Une partie de ces images, ainsi, ont une efficacité plus directement politique. La construction autour des vidéos de Dieudonné d’une communauté unie par le cocktail du délire potache, de l’antisémitisme, et de la thématique du complot est un fait maintenant bien documenté. Parallèlement, le chercheur Farhad Khosrokhavar pointe le rôle d’Internet dans la radicalisation djihadiste. Il montre comment fonctionne l’idéalisation, à travers des images, d’un univers imaginaire d’appartenance, celui d’une néo-oumma, communauté musulmane chaleureuse et mythiquement homogène. Il souligne aussi combien l’idée de gagner une gloire planétaire, par le biais amplificateur des réseaux sociaux, en se faisant voir comme le héros qui se sacrifie pour la cause, opère dans cet engagement. Enfin, il explique comment les médias sociaux sont mis à contribution pour « répandre la nouvelle, intimider l’ennemi et encourager les amis » dans la guerre menée par ces radicalisés. Ces vidéos militantes inondent la Toile, occupant un espace démesuré, disproportionné à l’aune du nombre réel des internautes qui, avec une énergie compulsionnelle, en actionnent la distribution.

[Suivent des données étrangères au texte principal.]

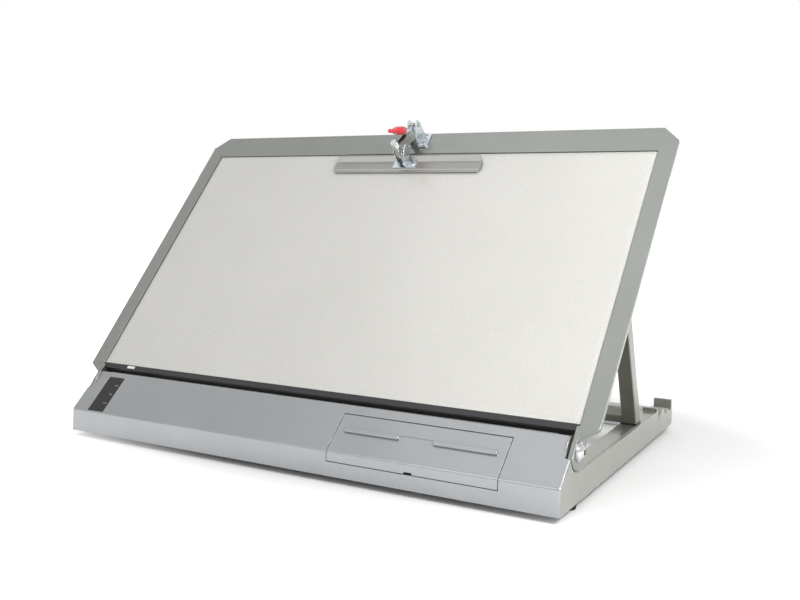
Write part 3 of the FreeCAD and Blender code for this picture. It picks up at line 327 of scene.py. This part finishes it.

Cerner les liens de causalité entre médias et comportements se révèle un chemin de croix de la psychologie sociale et de la sociologie, car l’effet médias peine à se dégager de la gangue des autres variables – sociales, familiales, culturelles, événementielles – qui influencent les conduites. Mais il faut reconnaître que la circulation instantanée et mondiale des images, la dynamique des réseaux numériques et l’enfermement de certains jeunes désœuvrés dans la sémantique d’Internet, forment une composante nouvelle qui s’impose comme une des clefs de lecture de l’engagement violent d’une toute petite fraction de la jeunesse. Lorsque les espoirs d’intégration dans le monde réel ne fonctionnent plus, quelques « exilés de l’intérieur » ont tôt fait de déporter leurs espérances vers des communautés fantasmées.